Conceptus derives revenues from Essure, which is a permanent birth control system, approved for sale in many countries, including the US. Sales in both the domestic and international market declined 1% ($28.6 million) and 2% ($8 million), respectively. While domestic sales declined due to macroeconomic pressures, unfavorable currency movement impacted international sales. In the international market, unit volume increased 4% year over year.

Sales of the Essure system depends on the number of trained physicians to perform the procedure. Conceptus is working to make the system available worldwide by raising consumer and physician awareness as well as imparting training to the physicians for performing the procedure. During the quarter, the company trained about 413 physicians, certified 458 physicians and prepared 202 physicians to perform procedures in an office environment.

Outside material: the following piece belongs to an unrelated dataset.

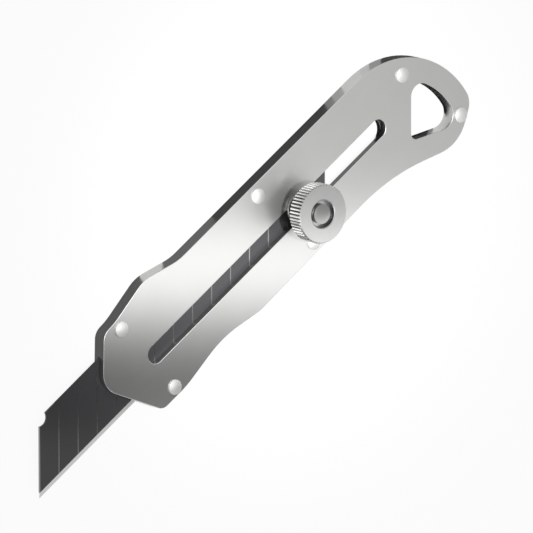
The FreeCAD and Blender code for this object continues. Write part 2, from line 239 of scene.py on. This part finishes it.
def black_oxide_blade():
    """Black-oxide blade steel: near black with a satin sheen. Bare steel shows in the score lines
    and along the ground edge."""
    material, tree, output = new_material("black_oxide_blade_steel")
    place = add(tree, "TexCoord")
    axes = add(tree, "SeparateXYZ", {"Vector": place.outputs["Object"]})
    ground = add(tree, "Math", {0: axes.outputs["Y"]}, operation="LESS_THAN")
    ground.inputs[1].default_value = blade_low.y + GRIND_WIDTH
    slant = add(tree, "VectorMath", {0: place.outputs["Object"]}, operation="DOT_PRODUCT")
    slant.inputs[1].default_value = (1 / SCORE_PITCH, -SCORE_RUN / SCORE_PITCH, 0)
    start = add(tree, "Math", {0: slant.outputs["Value"]}, operation="SUBTRACT")
    start.inputs[1].default_value = FIRST_SCORE / SCORE_PITCH - 0.5
    lap = add(tree, "Math", {0: start.outputs["Value"]}, operation="FRACT")
    off = add(tree, "Math", {0: lap.outputs["Value"]}, operation="SUBTRACT")
    off.inputs[1].default_value = 0.5
    near = add(tree, "Math", {0: off.outputs["Value"]}, operation="ABSOLUTE")
    line = add(tree, "Math", {0: near.outputs["Value"]}, operation="LESS_THAN")
    line.inputs[1].default_value = SCORE_WIDTH / 2 / SCORE_PITCH
    front = add(tree, "Math", {0: axes.outputs["Z"]}, operation="GREATER_THAN")
    front.inputs[1].default_value = blade_high.z - 0.2 * MM
    score = add(tree, "Math", {0: line.outputs["Value"], 1: front.outputs["Value"]},
                operation="MULTIPLY")
    bare = add(tree, "Math", {0: ground.outputs["Value"], 1: score.outputs["Value"]},
               operation="MAXIMUM")
    grain_map = add(tree, "Mapping", {"Vector": place.outputs["Object"]}, Scale=(200, 3000, 3000))
    grain = add(tree, "TexNoise", {"Vector": grain_map.outputs["Vector"]}, Scale=1.0, Detail=2.0)
    oxide = add(tree, "MixRGB", {"Fac": grain.outputs["Fac"]},
                Color1=srgb("444446"), Color2=srgb("474749"))
    steel = add(tree, "MixRGB", {"Fac": ground.outputs["Value"]},
                Color1=srgb("A8A8A6"), Color2=srgb("ECECEA"))
    colour = add(tree, "MixRGB", {"Fac": bare.outputs["Value"], "Color1": oxide.outputs["Color"],
                                  "Color2": steel.outputs["Color"]})
    rough = add(tree, "MapRange", {"Value": grain.outputs["Fac"]}, To_Min=0.27, To_Max=0.30)
    shader = add(tree, "BsdfPrincipled", {
        "Base Color": colour.outputs["Color"], "Roughness": rough.outputs["Result"],
        "Metallic": bare.outputs["Value"]}, IOR=1.45)
    tree.links.new(shader.outputs["BSDF"], output.inputs["Surface"])
    return material


def dress(node, material):
    """Gives a CAD node its finish in every material slot."""
    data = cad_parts[node].data
    if not data.materials:
        data.materials.append(material)
    for index in range(len(data.materials)):
        data.materials[index] = material


def make_finishes():
    sheet = satin_stainless()
    strip = plain_metal("rolled_stainless_strip", "B4B4B2", "C4C4C2", 0.3, 0.4, 700)
    headed = plain_metal("cold_headed_stainless", "DADAD8", "E2E2E0", 0.62, 0.68, 600)
    turned = plain_metal("turned_bright_steel", "9C9C9A", "A8A8A6", 0.2, 0.26, 500)
    plated = knurled_knob()
    blade = black_oxide_blade()
    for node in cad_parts:
        if node in ("front_plate", "rear_plate"):
            dress(node, sheet)
        elif node.endswith("spacer"):
            dress(node, strip)
        elif node.startswith("rivet"):
            dress(node, headed)
        elif node == "blade":
            dress(node, blade)
        elif node == "clamp_knob":
            dress(node, plated)
        else:
            dress(node, turned)


def flat_piece(name, corners, height):
    mesh = bpy.data.meshes.new(name)
    points = [(x, y, height) for x, y in corners]
    mesh.from_pydata(points, [], [tuple(range(len(points)))])
    piece = bpy.data.objects.new(name, mesh)
    bpy.context.scene.collection.objects.link(piece)
    return piece


def make_floor():
    """A pale matt floor that the camera sees as plain white, with the knife's soft shadow on it.

    It is clear from below, so the handle's rear face can be looked at too."""
    floor = flat_piece("floor", [
        (-FLOOR_HALF, -FLOOR_HALF), (FLOOR_HALF, -FLOOR_HALF),
        (FLOOR_HALF, FLOOR_HALF), (-FLOOR_HALF, FLOOR_HALF)],
                       cad_low.z - FLOOR_GAP)
    material, tree, output = new_material("white_floor")
    path = add(tree, "LightPath")
    seen = add(tree, "Math", {0: path.outputs["Is Camera Ray"], 1: path.outputs["Is Glossy Ray"]},
               operation="MAXIMUM")
    both = add(tree, "Math", {0: seen.outputs["Value"],
                              1: path.outputs["Is Transmission Ray"]}, operation="MAXIMUM")
    share = add(tree, "Math", {0: both.outputs["Value"]}, operation="MULTIPLY")
    share.inputs[1].default_value = FLOOR_GLOW
    paper = add(tree, "BsdfDiffuse", Color=srgb("F4F4F2"))
    glow = add(tree, "Emission", Color=(1, 1, 1, 1), Strength=1.0)
    mix = add(tree, "MixShader", {0: share.outputs["Value"], 1: paper.outputs["BSDF"],
                                  2: glow.outputs["Emission"]})
    side = add(tree, "NewGeometry")
    clear = add(tree, "BsdfTransparent")
    one_sided = add(tree, "MixShader", {0: side.outputs["Backfacing"], 1: mix.outputs["Shader"],
                                        2: clear.outputs["BSDF"]})
    tree.links.new(one_sided.outputs["Shader"], output.inputs["Surface"])
    floor.data.materials.append(material)


def make_card():
    """The graded light card over the knife: bright in the middle, grey to the tail, dark to the nose.

    It is seen only in reflections, so it gives the satin plate its soft bands.
    """
    centre = Vector((knob_x, slot_y, plate_top + CARD_HEIGHT))
    card = flat_piece("light_card", [
        (centre.x - CARD_HALF, centre.y - CARD_HALF), (centre.x + CARD_HALF, centre.y - CARD_HALF),
        (centre.x + CARD_HALF, centre.y + CARD_HALF),
        (centre.x - CARD_HALF, centre.y + CARD_HALF)], centre.z)
    card.visible_camera = False
    card.visible_diffuse = False
    card.visible_shadow = False
    card.visible_transmission = False
    material, tree, output = new_material("graded_card")
    place = add(tree, "TexCoord")
    reach = math.tan(VIEW_TILT) * CARD_HEIGHT
    fall = Vector((math.cos(VIEW_FALL), math.sin(VIEW_FALL), 0))
    start = VIEW_CENTRE + fall * reach
    shade = add(tree, "VectorMath", {0: place.outputs["Object"]}, operation="DOT_PRODUCT")
    shade.inputs[1].default_value = CARD_DARKENS
    low = start.dot(CARD_DARKENS) - CARD_RUN * MM
    high = start.dot(CARD_DARKENS) + CARD_RUN * MM
    run = add(tree, "MapRange", {"Value": shade.outputs["Value"]}, From_Min=low, From_Max=high)
    ramp = add(tree, "ValToRGB", {"Fac": run.outputs["Result"]})
    elements = ramp.color_ramp.elements
    while len(elements) < len(CARD_TONES):
        elements.new(0.5)
    for element, (where, level) in zip(elements, CARD_TONES):
        element.position = (where + CARD_RUN) / (2 * CARD_RUN)
        element.color = (level, level, level, 1)
    glow = add(tree, "Emission", {"Color": ramp.outputs["Color"]}, Strength=CARD_STRENGTH)
    tree.links.new(glow.outputs["Emission"], output.inputs["Surface"])
    card.data.materials.append(material)


def make_dark_strips():
    for number, (level, corners) in enumerate(DARK_STRIPS, 1):
        places = [(nose_x + x * MM, slot_y + y * MM) for x, y in corners]
        strip = flat_piece(f"dark_strip_{number}", places, cad_low.z + STRIP_LIFT)
        strip.visible_camera = False
        strip.visible_diffuse = False
        strip.visible_shadow = False
        strip.visible_transmission = False
        material, tree, output = new_material(f"dark_strip_{number}")
        glow = add(tree, "Emission", Color=(1, 1, 1, 1), Strength=level)
        tree.links.new(glow.outputs["Emission"], output.inputs["Surface"])
        strip.data.materials.append(material)


def make_lamp():
    data = bpy.data.lights.new("key", "SPOT")
    data.shadow_soft_size = KEY_SIZE / 2
    data.spot_size = 2 * math.atan(KEY_REACH / KEY_DISTANCE)
    data.spot_blend = 1.0
    data.energy = KEY_POWER
    lamp = bpy.data.objects.new("key", data)
    bpy.context.scene.collection.objects.link(lamp)
    place = Vector((knob_x, slot_y, plate_top)) + KEY_DIRECTION * KEY_DISTANCE
    turn = KEY_DIRECTION.to_track_quat("Z", "Y").to_matrix().to_4x4()
    lamp.matrix_world = Matrix.Translation(place) @ turn


def make_room():
    world = bpy.data.worlds.new("room")
    world.use_nodes = True
    tree = world.node_tree
    tree.nodes.clear()
    output = add(tree, "OutputWorld")
    path = add(tree, "LightPath")
    plain = add(tree, "Background", Color=(1, 1, 1, 1), Strength=ROOM_LEVEL)
    white = add(tree, "Background", Color=(1, 1, 1, 1), Strength=1.0)
    mix = add(tree, "MixShader", {0: path.outputs["Is Camera Ray"], 1: plain.outputs["Background"],
                                  2: white.outputs["Background"]})
    tree.links.new(mix.outputs["Shader"], output.inputs["Surface"])
    bpy.context.scene.world = world


place_camera()
make_finishes()
make_floor()
make_card()
make_dark_strips()
make_lamp()
make_room()
bpy.context.scene.view_settings.view_transform = "Standard"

Conceptus reported a gross profit of $30 million, down 1.3% compared to the year-ago quarter with a 30-basis-point decline in gross margin to 81.9%. The decline in gross margin was due to lower selling prices in the international market due to foreign currency.

Operating expenses increased 7.2% driven by an 8.9% rise in selling, general and administrative expenses, partially offset by a 10.5% decline in research and development expenses. Spending on higher sales force coupled with increased litigation expenses led to higher operating expenses.

Guidance

Conceptus provided guidance for fiscal 2011. Revenues are expected in the range of $135–$150 million. The Zacks Consensus Estimate of $148 million is towards the upper-end of this range. Although the company is working towards stabilizing its market share, it believes that spending on elective procedures, such as Essure, will be lower till the first half of 2011.